Pour beaucoup de ces militants, c’est surtout de la pure bêtise qui les conduit à suivre, aveuglément, les entrepreneurs identitaires comme les authentiques racistes. La dérive identitaire de manière générale tient aussi à cette difficulté pour nombre de nos concitoyens, chez les plus jeunes en particulier, à trouver leur place dans la société actuelle. L’enquête dirigée par Olivier Galland et Anne Muxel, La Tentation radicale, montre bien ce phénomène.
À quel point cette dérive indigéniste est-elle ancrée à l’université? Son outrance et le manque de rigueur scientifique devraient avoir tôt fait de disqualifier ceux qui s’en revendiquent… non?

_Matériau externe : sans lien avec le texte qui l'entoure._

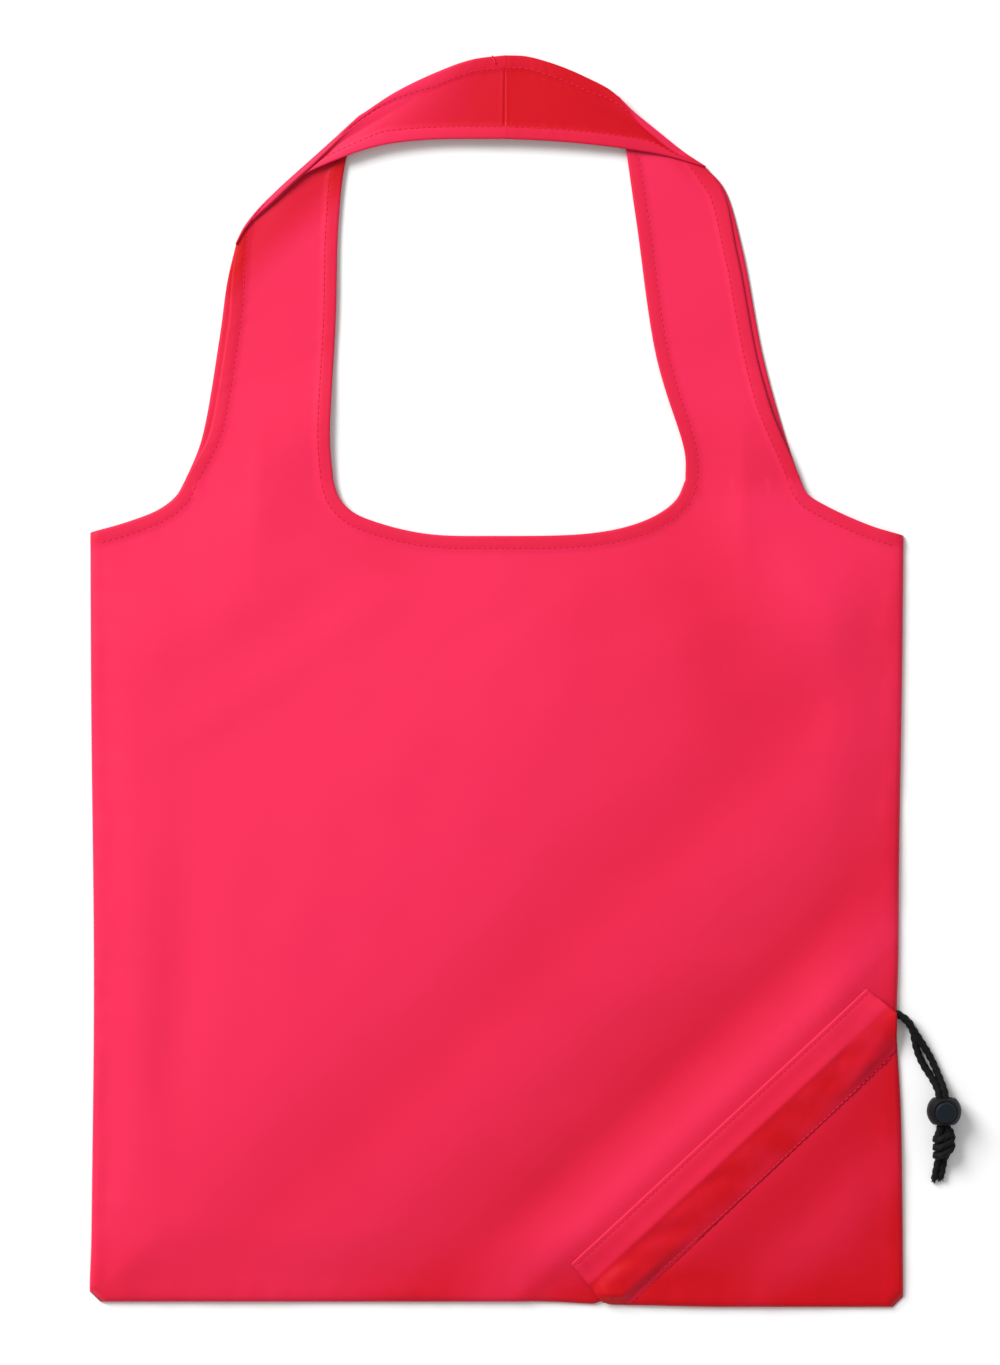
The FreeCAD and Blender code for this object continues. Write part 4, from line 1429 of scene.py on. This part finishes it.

Elle est aujourd’hui très présente dans certaines universités et surtout certains départements, en sciences sociales notamment. Mais ce qui est plus problématique encore, c’est le déni ou le refus de voir de nombre de collègues qui préfèrent faire comme si cela n’existait pas, ou comme si c’était normal. La multiplication de cours, de séminaires, de colloques et même de diplômes désormais, dans lesquels sont diffusés ces idées qui sont, rappelons-le, une idéologie, sans que personne ne dise rien, est inquiétante.
Ce sont même le plus souvent les universitaires qui s’étonnent de cette pénétration idéologique et qui essaient de la combattre sur le plan des idées qui sont inquiétés, dénoncés et ostracisés dans leur laboratoire, dans leur université, dans leur discipline… Le cas récent de Stéphane Dorin a Limoges en témoigne de manière éloquente.
Ce qui change, heureusement, c’est que de plus en plus de collègues prennent conscience du problème. Ce qui s’est passé à la Sorbonne avec la pièce d’Eschyle est important de ce point de vue. Il y a encore quelques années, nous n’étions que quelques-uns, et nous nous sentions bien seuls dans ce combat contre les dérives identitaires dans notre milieu.